§ **Stated exercise**
Beginning with the first line of the data below, reproduce every line unchanged, ending with the line that holds "HINGE_PIN_RADIUS = 4.0".

§ **Data segment**
/---

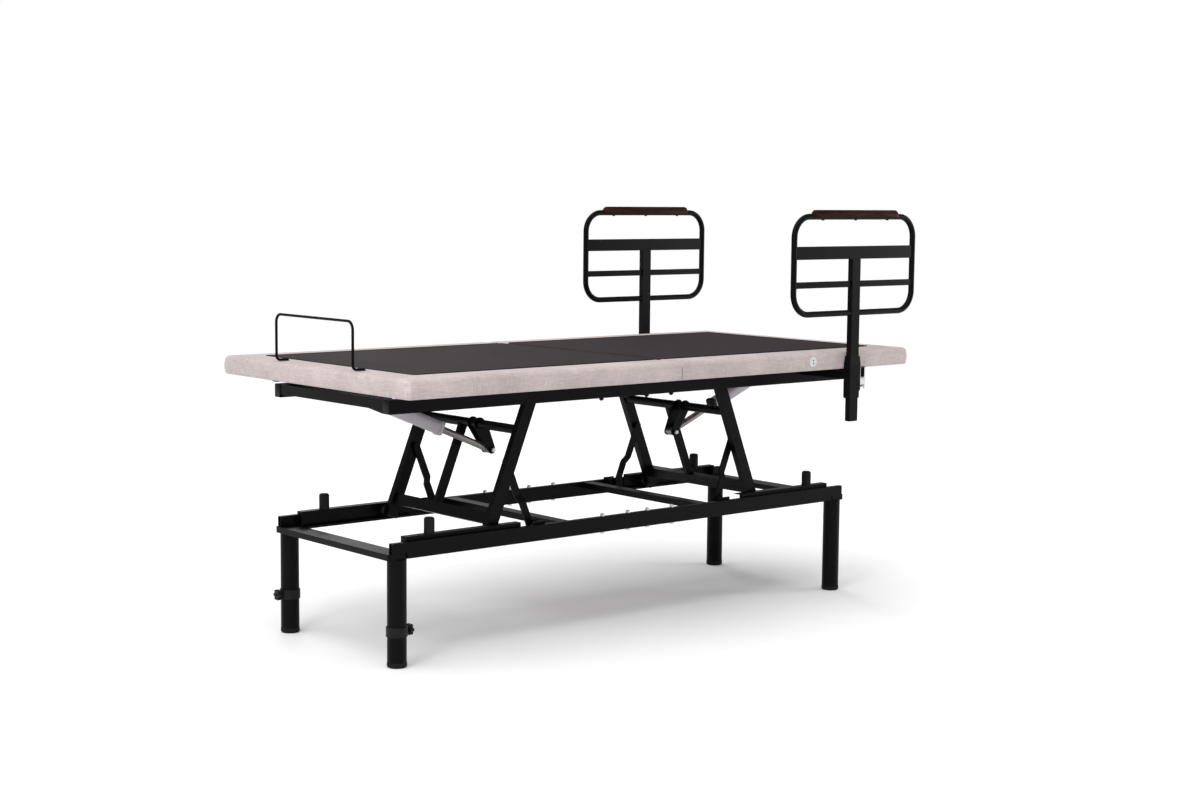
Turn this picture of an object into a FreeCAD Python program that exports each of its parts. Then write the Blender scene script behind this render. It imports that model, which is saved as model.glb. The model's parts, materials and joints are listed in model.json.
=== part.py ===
"""Height-adjustable bed base: padded two-part deck on a scissor-type lift over a floor frame."""

import FreeCAD, Part
import math
import os

from FreeCAD import Vector

# Driving dimensions in millimetres; +X is the head end, -Y the near long side, Z = 0 the floor
DECK_LENGTH = 2020.0
DECK_WIDTH = 978.0
DECK_TOP = 835.0
DECK_BOTTOM = 776.0
DECK_CORNER = 18.0
DECK_EDGE = 13.0
MID_X = -16.0                 # seam between the deck halves, middle of both frames
SEAM_GAP = 3.0
VALLEY_OVERLAP = 20.0         # how far the fold's cut passes the seam
BORDER = 46.0                 # width of the padded rails round the hollow underside
BOARD_BOTTOM = 812.0
COVER_THICK = 3.0
COVER_INSET_END = 89.0
COVER_INSET_SIDE = 104.0
HINGE_Z = 818.0
KNUCKLE_RADIUS = 6.5
HINGE_PIN_RADIUS = 4.0

# Lift geometry: equal half links make every joint turn in a fixed ratio
PIVOT_LOW_Z = 342.0           # link pivots and roller axles
PIVOT_HIGH_Z = 740.0          # leg pivots on the upper frame
PIVOT_SPAN = 382.0            # pivots either side of MID_X
LEG_REACH = 160.0             # how far the roller stands outside its upper pivot
ARM_WIDTH = 38.0
ARM_DEPTH = 22.0
ARM_Y = 247.0
TUBE_WALL = 2.0
PIN_RADIUS = 7.0
RUNNING = 0.05                # radial clearance of pins in their bushes
LINK_THICK = 6.0
LINK_WIDTH = 24.0
LINK_UPPER_Y = 230.0
LINK_LOWER_Y = 244.0
LINK_JOGGLE = (112.0, 134.0)  # distances from the mid-leg pivot where the bar steps outwards
MIDDLE_ARM_Y = 32.0
ACTUATOR_Y = -32.0
CROSS_TUBE_RADIUS = 14.0
CROSS_TUBE_AT = 0.7337        # fraction of the leg above the roller
BOTTOM_BAR_AT = 0.09

# Floor frame
RAIL_OUT = 303.0
RAIL_IN = 287.0
RAIL_LOW = 308.0
RAIL_TOP = 355.0
BASE_HALF = 918.0             # rails either side of MID_X
END_BAR_HALF = 889.5          # leg centres either side of MID_X
END_BAR_WIDTH = 62.0
END_BAR_Z = (307.0, 325.0)
LEG_Y = 284.0
LEG_RADIUS = 27.8
LEG_TOP = 307.0
GLIDE_HEIGHT = 14.0
INNER_BAR_HALF = 287.0
INNER_BAR_Z = (334.0, 354.0)
TRACK_X = (451.0, 860.0)      # distances of the track ends from MID_X
TRACK_IN = 261.0
TRACK_WALL = 3.0
TRACK_INNER_HEIGHT = 44.0
ROLLER_RADIUS = 21.6
ROLLER_WIDTH = 17.0
STOP_X = 772.0
STOP_Y = 275.0
STOP_RADIUS = 15.5
STOP_TOP = 413.6
BOLT_OFFSETS = (40.0, 143.0)

# Upper frame
FRAME_OUT = 301.0
FRAME_IN = 271.0
FRAME_LOW = 717.0
FRAME_TOP = 757.0
FRAME_HALF = 925.0
CROSS_RAIL_LOW = 727.0
BUFFER_TOP = 763.6
SUBFRAME_Z = (764.0, BOARD_BOTTOM)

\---

§ **Answer for this exercise**
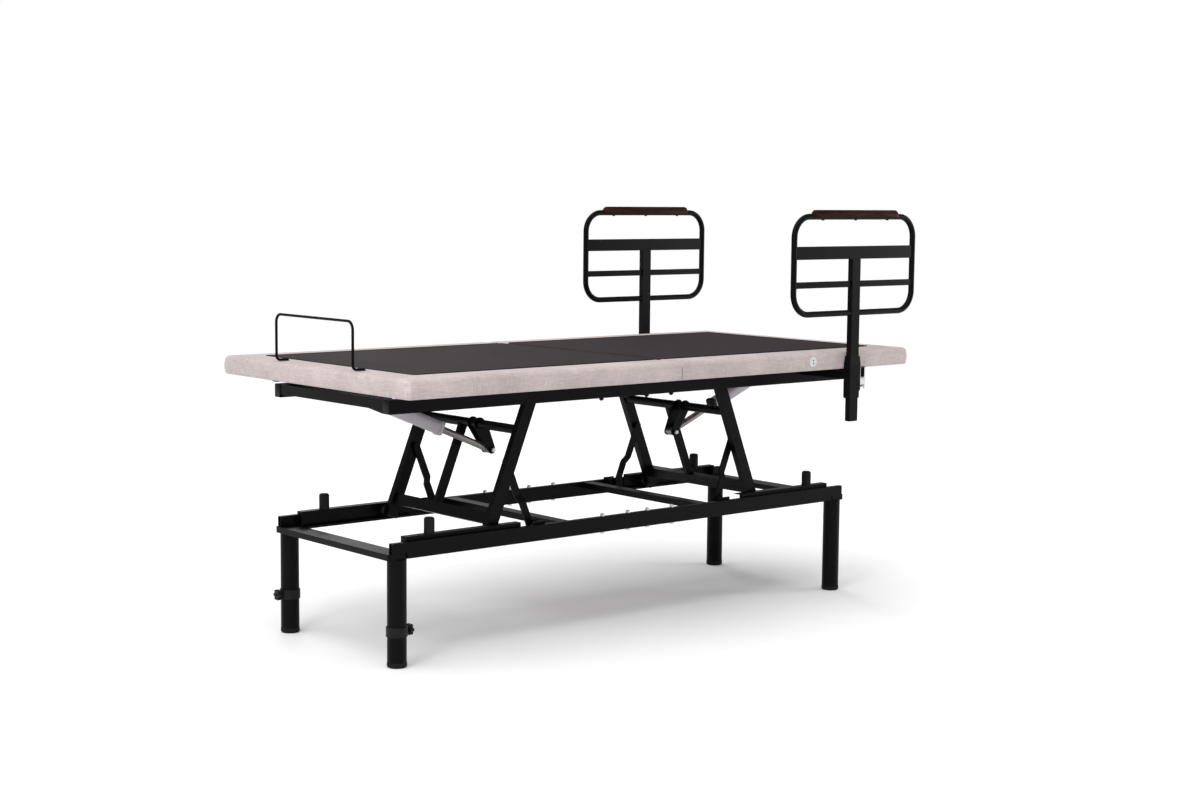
Turn this picture of an object into a FreeCAD Python program that exports each of its parts. Then write the Blender scene script behind this render. It imports that model, which is saved as model.glb. The model's parts, materials and joints are listed in model.json.
=== part.py ===
"""Height-adjustable bed base: padded two-part deck on a scissor-type lift over a floor frame."""

import FreeCAD, Part
import math
import os

from FreeCAD import Vector

# Driving dimensions in millimetres; +X is the head end, -Y the near long side, Z = 0 the floor
DECK_LENGTH = 2020.0
DECK_WIDTH = 978.0
DECK_TOP = 835.0
DECK_BOTTOM = 776.0
DECK_CORNER = 18.0
DECK_EDGE = 13.0
MID_X = -16.0                 # seam between the deck halves, middle of both frames
SEAM_GAP = 3.0
VALLEY_OVERLAP = 20.0         # how far the fold's cut passes the seam
BORDER = 46.0                 # width of the padded rails round the hollow underside
BOARD_BOTTOM = 812.0
COVER_THICK = 3.0
COVER_INSET_END = 89.0
COVER_INSET_SIDE = 104.0
HINGE_Z = 818.0
KNUCKLE_RADIUS = 6.5
HINGE_PIN_RADIUS = 4.0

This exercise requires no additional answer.